Regarding the pair of cases currently pending in the Supreme Court, my hunch – and it is only that – is that the Court will narrowly conclude that the DOMA [Defense of Marriage Act] issue is properly before SCOTUS on the merits notwithstanding the solid reasons to doubt that BLAG [Bipartisan Legal Advisory Group of the U.S. House of Representatives] is a proper representative of Congress and that the Court will hold DOMA’s Sec. 3 unconstitutional by a vote of 5-4, with Justice Kennedy relying heavily on the kinds of federalism considerations that Judge Boudin found persuasive in CA1 [U.S. Court of Appeals for the First Circuit] but with the more liberal four justices relying squarely on the equality component of fifth amendment due process.

As to Hollingsworth, however, I doubt that the Court will conclude that Chuck Cooper and the other private proponents of Prop 8, all lacking a fiduciary duty to California, have Art. III standing to defend it on the merits in the Supreme Court (despite what the state’s highest court concluded) and will dismiss that case on standing grounds, leaving in place Judge Walker’s statewide injunction against Prop 8 but setting no nationwide precedent. Alternatively, despite the Rule of Four, I wouldn’t be too surprised to see the Court dismiss cert as improvidently granted, leaving CA9’s [U.S. Court of Appeals for the Ninth Circuit] decision in place but again setting no nationwide precedent.

In other words, he suggests the Court will reach the merits in Edith Windsor’s DOMA case somehow ruling in favor of its jurisdiction to decide the case, and there will be five votes for striking down Section 3 of DOMA. It’s not clear whether he thinks there will be 5 votes for a holding on the reasoning for striking down the law: since he writes that four will vote based on equal protection with Justice Kennedy voting based on federalism, that would divide the rationale. But it’s worth nothing that the First Circuit’s opinion expressly denied that they were striking down the law based on federalism alone. Ultimately Judge Boudin’s opinion struck down the law based on equal protection, but he said explicitly that the federalism concerns presented by the law, whether or not they make the law unconstitutional under the Tenth Amendment, certainly make the law more suspect constitutionally. If Justice Kennedy adopts Boudin’s opinion then there would be five votes for an equal protection holding, even if he’s the only Justice who addresses the federalism concerns Boudin found only partially relevant.

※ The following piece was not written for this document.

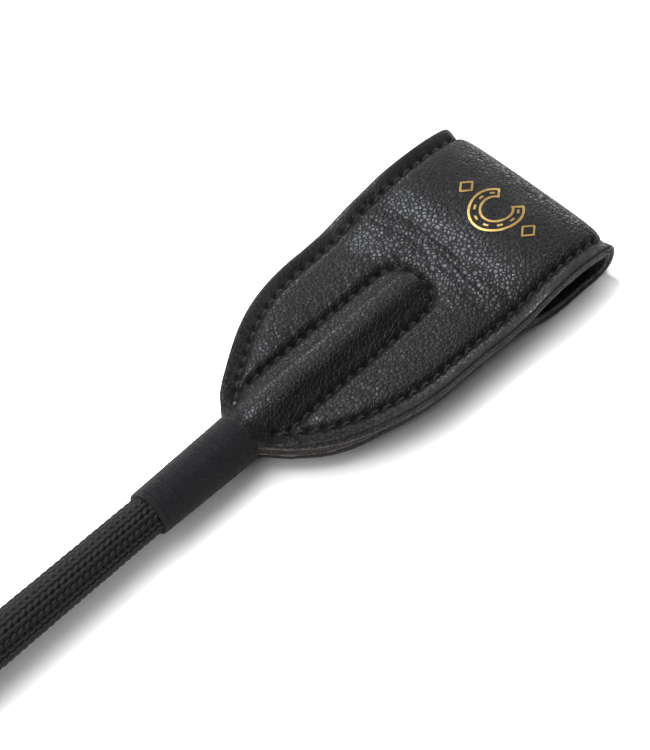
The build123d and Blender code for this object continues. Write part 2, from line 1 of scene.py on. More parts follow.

He also writes that he believes it’s reasonable that government officials in California and in the federal government declined to defend these laws, and still enforced them. But his piece suggests that different accommodations should have been made to ensure adequate defense of the laws. He briefly writes that BLAG is probably not a party with Article III standing to defend the constitutionality of DOMA, but he doesn’t elaborate. There were arguments in some of the briefs that since BLAG is simply a “legal advisory group” for one body of Congress it lacks standing: they can’t claim to represent even the full House, and even less so the entire Congress, since the Senate did not authorize Congress’ involvement in the case. And though the BLAG is made up of five members who took a vote to decide to get involved in the case, only its three Republican members voted to get involved. The two Democratic members opposed involvement. This year the House rules added a rule suggesting that the BLAG can “continue” to represent the House, but there was no authorization by the full House before this year. So without knowing Tribe’s reasoning, the briefs in the case offered some evidence that the standing issue is questionable here.

He also answers Justice Scalia’s question at oral argument, when he asked “when” same-sex marriage bans “became” unconstitutional:

On the one question of just when a ban on same-sex marriage “became” unconstitutional, however, my answer would be that, from a rather formal perspective, it was unconstitutional from the moment the Fourteenth Amendment was ratified although, from a more evolutionary and thus realistic perspective, it is still in the process of becoming unconstitutional in the sense that the constitutional status of challenged action is a function of an evolving partly political/cultural and partly legal development rather than something akin to the “fact of the matter.” Asking when this kind of ban “became” unconstitutional is like asking when the ban on interracial marriage “became” unconstitutional: the answer might be said to be 1967, when Loving v. Virginia was decided, but it also might be said to be 1868, when the Fourteenth Amendment was ratified. The question isn’t of the same metaphysical character as, e.g., the question of when the oceans of the earth were formed, or when the big bang occurred, or when George W. Bush became President of the United States.

Justice Stevens joined the Supreme Court as a moderate Republican, but when he retired, he was considered the Court’s most liberal member. He has agreed before that the issue of gay rights can be viewed as the civil rights issue of this era. And he hasn’t said whether marriage bans are unconstitutional but has noted the country’s movement on the issue. The report on Justice Steven’s comments doesn’t dwell on the things he said about the marriage cases, so there is not much to report, but his predictions were not far off from Tribe’s:

This is similar to most predictions we’ve seen lately: narrow results but still the end of these anti-gay laws. Either way, based at least on the oral arguments, it appears the votes could be closer than expected.